| WRITTEN TASK |
Copy out each line of the data that holds the word "this".

| DATASET EXCERPTS |
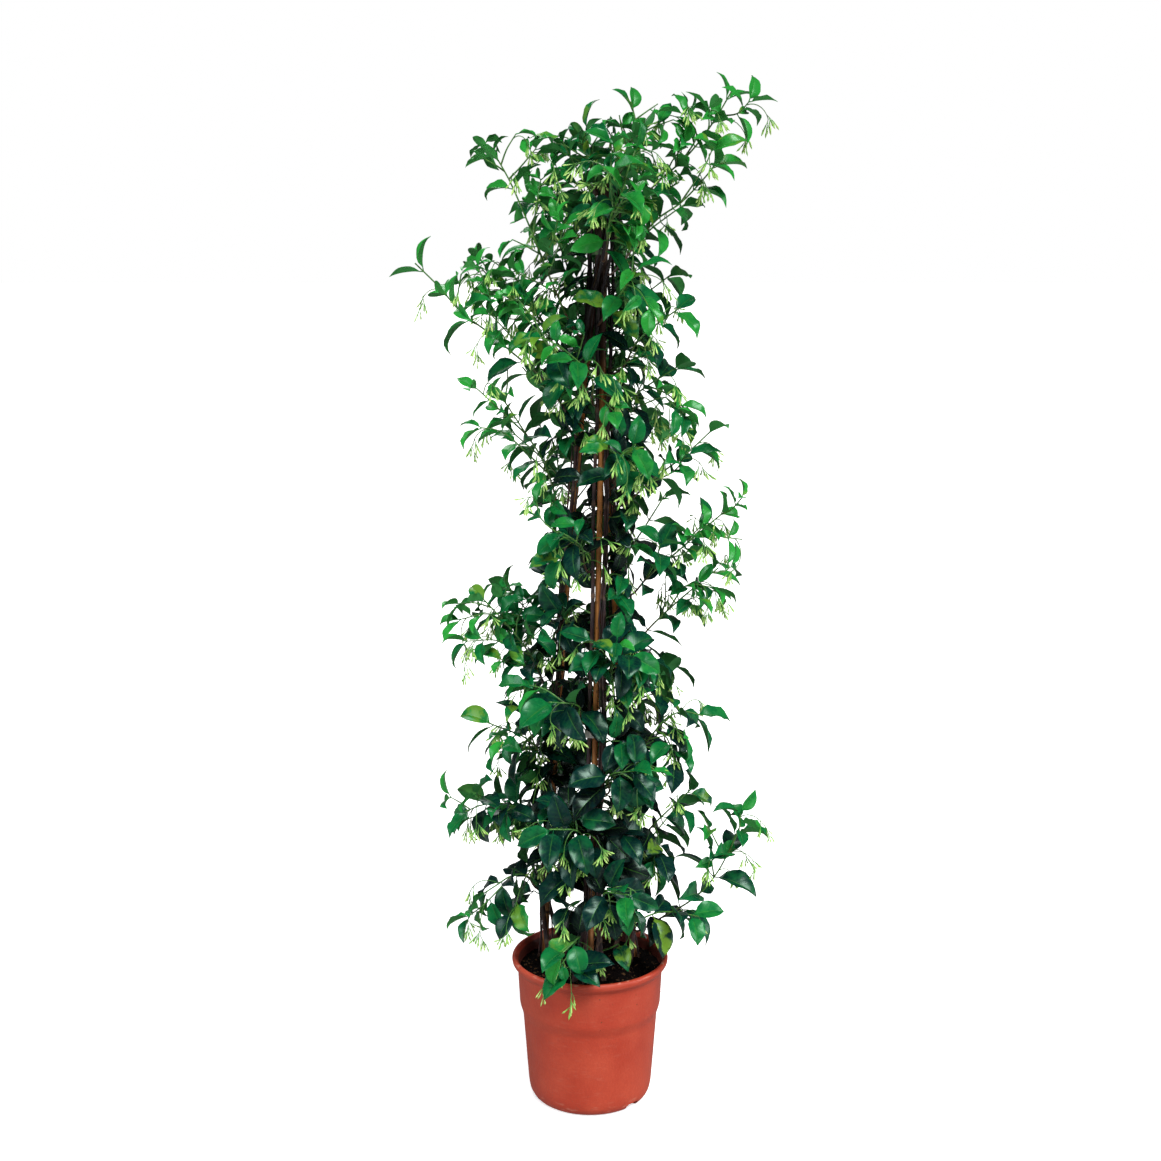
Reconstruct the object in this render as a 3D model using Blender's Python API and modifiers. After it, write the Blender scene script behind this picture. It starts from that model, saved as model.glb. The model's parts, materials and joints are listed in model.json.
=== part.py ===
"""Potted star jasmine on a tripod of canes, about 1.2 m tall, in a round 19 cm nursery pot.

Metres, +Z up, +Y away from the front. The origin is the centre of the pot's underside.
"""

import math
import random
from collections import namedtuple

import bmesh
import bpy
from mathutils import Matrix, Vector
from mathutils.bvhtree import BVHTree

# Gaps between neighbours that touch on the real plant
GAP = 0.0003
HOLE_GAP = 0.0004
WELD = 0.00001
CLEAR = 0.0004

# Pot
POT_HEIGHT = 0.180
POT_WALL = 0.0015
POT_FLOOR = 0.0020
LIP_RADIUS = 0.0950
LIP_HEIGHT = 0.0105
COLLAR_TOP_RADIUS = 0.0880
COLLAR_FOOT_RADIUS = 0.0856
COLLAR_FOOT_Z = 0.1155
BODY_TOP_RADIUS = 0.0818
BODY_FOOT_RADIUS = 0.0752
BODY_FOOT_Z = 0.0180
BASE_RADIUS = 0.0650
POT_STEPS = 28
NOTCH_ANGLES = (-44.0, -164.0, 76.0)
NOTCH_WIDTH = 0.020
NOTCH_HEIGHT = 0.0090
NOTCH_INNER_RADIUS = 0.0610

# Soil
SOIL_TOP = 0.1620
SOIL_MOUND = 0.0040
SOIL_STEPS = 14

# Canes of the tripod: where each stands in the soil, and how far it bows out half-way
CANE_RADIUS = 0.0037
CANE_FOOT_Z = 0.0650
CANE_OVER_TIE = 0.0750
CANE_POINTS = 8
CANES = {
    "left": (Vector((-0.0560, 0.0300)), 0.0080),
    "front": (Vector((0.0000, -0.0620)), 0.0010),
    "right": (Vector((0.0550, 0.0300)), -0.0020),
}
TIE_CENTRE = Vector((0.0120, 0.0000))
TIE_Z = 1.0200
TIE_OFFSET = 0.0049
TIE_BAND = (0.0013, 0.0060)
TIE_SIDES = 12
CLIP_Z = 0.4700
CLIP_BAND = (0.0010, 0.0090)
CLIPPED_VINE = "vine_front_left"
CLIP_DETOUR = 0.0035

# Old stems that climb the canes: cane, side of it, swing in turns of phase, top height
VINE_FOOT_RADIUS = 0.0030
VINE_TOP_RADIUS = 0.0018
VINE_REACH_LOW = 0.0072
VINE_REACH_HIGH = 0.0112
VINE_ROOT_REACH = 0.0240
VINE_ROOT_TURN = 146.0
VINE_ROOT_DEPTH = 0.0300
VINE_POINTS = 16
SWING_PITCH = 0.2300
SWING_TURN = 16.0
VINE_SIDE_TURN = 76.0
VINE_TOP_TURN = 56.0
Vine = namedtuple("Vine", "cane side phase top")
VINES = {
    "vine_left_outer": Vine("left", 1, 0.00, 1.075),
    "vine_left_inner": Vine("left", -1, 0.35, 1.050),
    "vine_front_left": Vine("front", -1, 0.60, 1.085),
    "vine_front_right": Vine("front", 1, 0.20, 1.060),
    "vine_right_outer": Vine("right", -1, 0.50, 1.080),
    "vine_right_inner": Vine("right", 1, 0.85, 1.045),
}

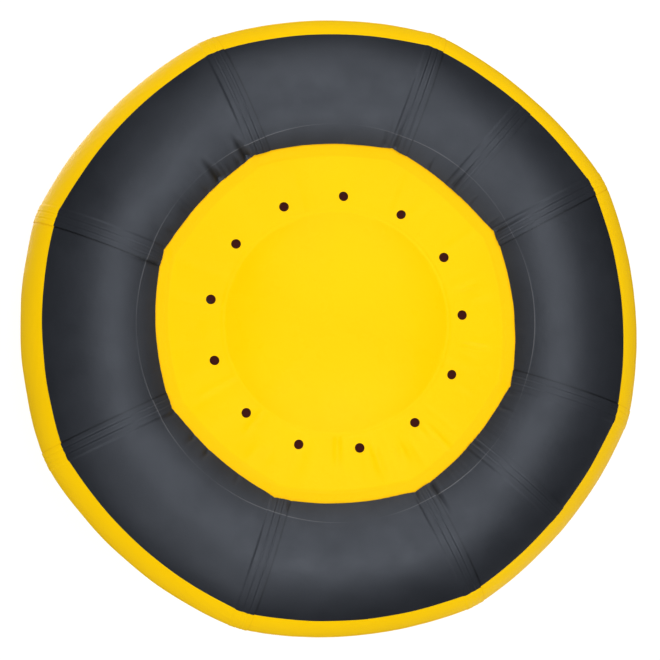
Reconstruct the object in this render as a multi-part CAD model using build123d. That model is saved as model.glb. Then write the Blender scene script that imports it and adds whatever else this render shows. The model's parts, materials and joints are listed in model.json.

| ANSWER |
Reconstruct the object in this render as a 3D model using Blender's Python API and modifiers. After it, write the Blender scene script behind this picture. It starts from that model, saved as model.glb. The model's parts, materials and joints are listed in model.json.
Reconstruct the object in this render as a multi-part CAD model using build123d. That model is saved as model.glb. Then write the Blender scene script that imports it and adds whatever else this render shows. The model's parts, materials and joints are listed in model.json.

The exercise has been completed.